Tuesday, December 12, 2006

Um traço nómada


Eis seres múltiplos que são planta e homem e nos convocam a uma realidade misteriosa. Cada um deles cala uma história e, ao mesmo tempo que se funde com outros seres igualmente múltiplos e plurais, não perde a sua identidade.
Se procurássemos a genealogia destes traços certamente iríamos parar às iluminuras, às figuras de pedra das catedrais medievas, ao povo das terras nunca vistas dos bestiários, ao homem-planta de quem falava Gil Vicente e aos desenhos dos xamãs. Mas aqui estes seres não estão ao serviço de uma mensagem, unicamente servem a surpresa. Todos estes seres polissémicos que, num circo de transformações à nossa frente, apontam não uma, mas várias direcções simultâneas. Convidam-nos ao soberano acaso que preside aos jogos e que acerta sempre em fazer as distribuições e os combinatórios inesperados.
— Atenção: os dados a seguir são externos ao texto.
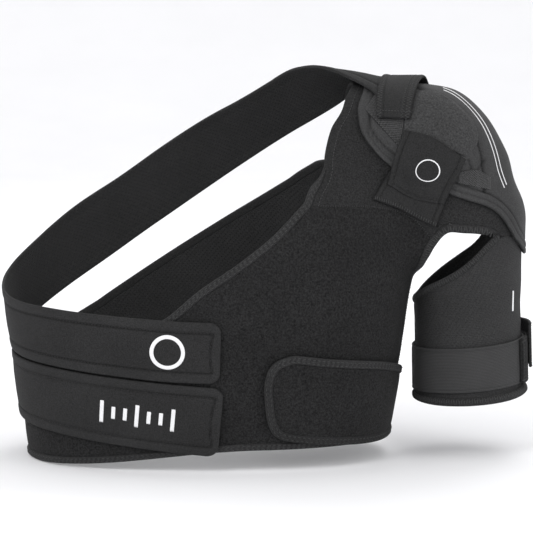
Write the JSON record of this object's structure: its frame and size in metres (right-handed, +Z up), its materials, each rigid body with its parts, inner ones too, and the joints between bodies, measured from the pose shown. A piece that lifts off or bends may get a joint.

Estamos diante dos jogos de Proteu, jogos de metamorfose em que o jogador se transforma no próprio jogo.
Seres plurais, orientados para a sensualidade especial do lúdico, às vezes devoradores outras devorados, interceptam-se, cruzam-se, vivem para captar cor, para transmiti-la, para sugerir que a cor em si é energia. São, depois de uma passagem pelo povo invisível dos bosques, um pouco do povo invisível urbano, oriundo da surpreendida natureza urbana, ainda não domesticada pelo cimento, pelos parkings, pelas barreiras electrónicas do metro.
Ver o que ainda nunca se viu é o que compete ao artista, assim todos estes seres são únicos, exemplares, não repetem Arcanos e formam por isso um universo novo, evidentemente em expansão.
Alguns deles são caricatos, outros abertamente playful, e todos são clowns, de uma espécie que Nietzsche subscreveria - o clown epistemológico. Alguém que juntasse ao papel decisivo da carta do Joker e ao destino aberto a 360 graus da primeira carta do Tarot, o Louco, a sapiência do Eremita, neste caso o Eremita Urbano surpreendido pelas revelações do seu próprio circo.
Profundamente urbanos, mas não primordialmente humanos, estes seres remetem para a Dança das Energias Luminosas, de que nos falam em registos diversos os desenhos dos xamãs, as instruções dos Tantras. A criação para o criador é uma dança e um jogo (Lalita) mas aqui, nestas pinturas que respiram e transmitem energia mais do que aludir a ela, a nova criação faz-se diante dos nossos olhos.
Por isso, sem dúvida, uma imaginação nómada, que se ri das fronteiras, transvasa neste traço fértil, irreverente, num torrencial contido, disposto a não ceder a nenhuma crença ou postura de arte, ideologia ou religião. É uma imaginação altamente metafórica que nunca se replica. Convida-nos a entrar num universo em tudo oposto ao universo serial e monofórmico dos clones.
De certo modo, em A Noiva do Campo Mil, as esculturas (formando parte de um Bestiário Vegetal in progress), feitas num registo contra a escultura - ao privilegiar o suave, o levíssimo e a suspensão -, ao mesmo tempo que são autónomas prolongam a imprevisibilidade dos desenhos.
Podiam ser consideradas aceleradores das partículas mutantes, como introdutores de novos factores de incerteza no destino já de si indecifrável dos seres múltiplos, e também funcionam como bombas de água que transportam elementos nutritivos dos registos bidimensionais para os tridimensionais.
E vemos que, ao contrário do mundo funcional que é meramente coercivo e normativo, tanto os desenhos como as esculturas estão carregados de intenção. Essa intenção obstinada que pode levar a uma verdadeira tomada de poder, o poder pessoal de circular entre todo o tipo de realidades.

Miguel de Castro Henriques, prefácio do livro/catálogo "A Noiva do Campo Mil", 2005.